"She reads more books than me."
Translation:Sie liest mehr Bücher als ich.
Thanks, I've seen another person with that explanation for what's going on in German http://uk.answers.yahoo.com/question/index?qid=20110524025506AAdzUU0 but I couldn't find something more official, and my German is not that good as my English :( I understand you are teaching German, so why not write a wiki page about that thing?
This was presented to me as a "pick one or more" going in the English-to-German direction. The incorrect English version (". . . than me" rather than " . . . than I [read]") was presented.
Although the discussion (Germandy particularly. Thanks, ma'am.) has taught me that the only acceptable German version uses the proper case for the first-person personal pronoun (nominativ), it was a little aggravating to lose a heart when I only chose " . . . als mich" because the English starter sentence used the improper case.
I think the contruversy is only in English: http://grammar.quickanddirtytips.com/than-I-versus-than-me.aspx But I'm not sure what's going on in German.

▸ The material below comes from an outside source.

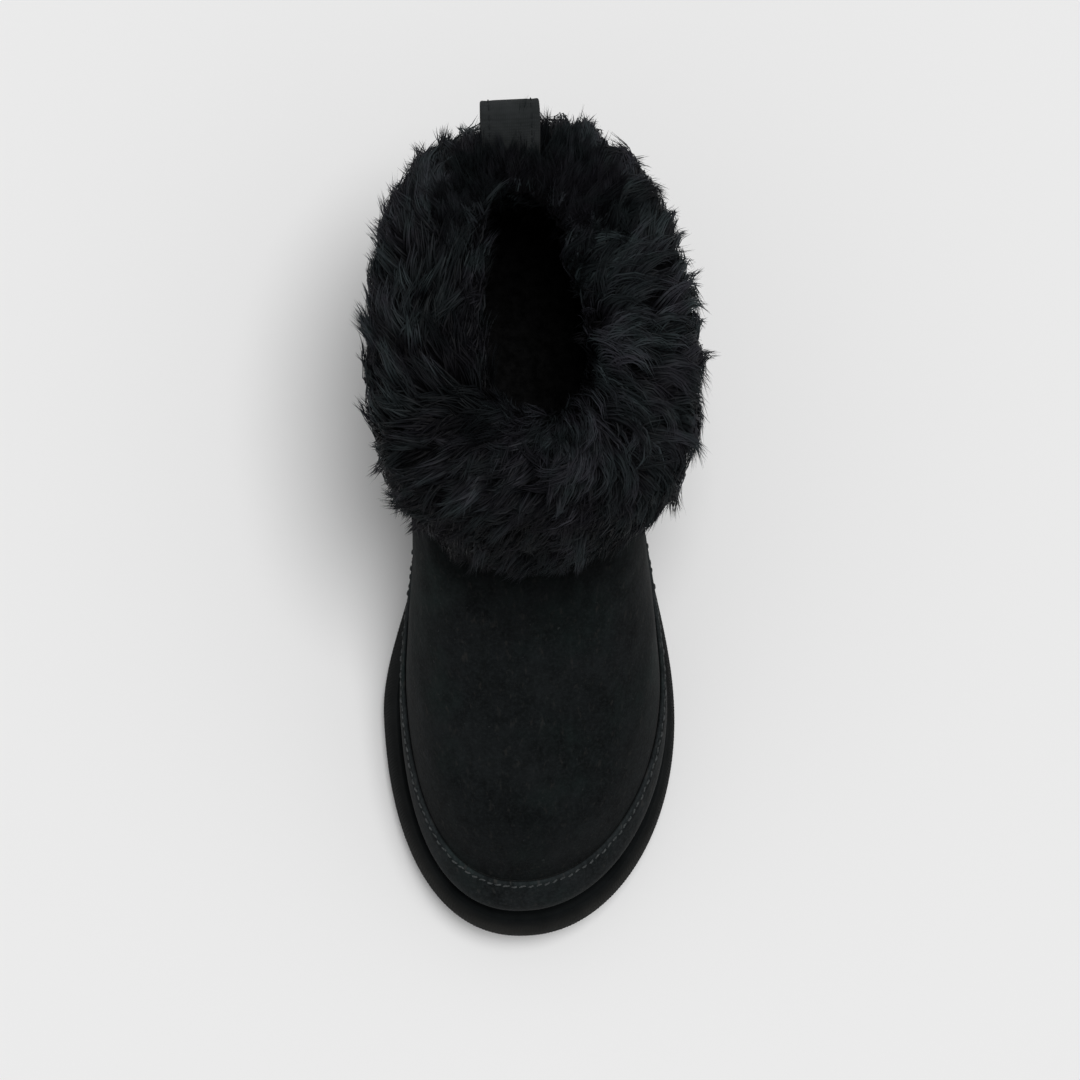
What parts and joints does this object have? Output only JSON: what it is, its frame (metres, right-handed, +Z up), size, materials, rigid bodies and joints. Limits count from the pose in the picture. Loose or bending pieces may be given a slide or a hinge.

Why? Buecher is not a valid german word: http://dict.tu-chemnitz.de/dings.cgi?lang=en&service=deen&opterrors=0&optpro=0&query=buecher&iservice=&comment=&email=
The first comment on this page, from siebolt, explains why very succinctly.
To elaborate: in the English sentence, after the "than", we need something to compare to the initial statement, "She reads more books." Let's imagine this dialog:
Sohn: She reads more books.
Vater: "More books" than what?
Sohn: Than me.
Vater: "Than me" what? Than me reads? Or than she reads me?
Sohn: No. She reads more books than I read. More than I do.
Vater: So, "she reads more books than I." Right?
See, there is an unstated verb, "do" or "read", at the end of the English sentence. Because most people just suffer through 7th grade English class--rather than benefit from it--they aren't careful to parse the sentence, and nobody notices because they too only endured. So, the incorrect usage, " . . . than me" becomes common. Then, when trying to translate to German, they don't notice that die Eule tasked them with translating a grammatically incorrect English sentence, but required the German translation to be grammatically correct.
The fact is, most people understand that in this sentence "more books than me" really means "more books than I read"; however, there are sentences where the misuse leads to uncertainty, such as: "She likes Moby more than me." Does that mean "she likes Moby more than she likes me"? Or rather "she likes Moby more than I like Moby"? If people routinely used "than me" correctly, then it would clearly be the former. But because the misuse is so common, it could mean the latter.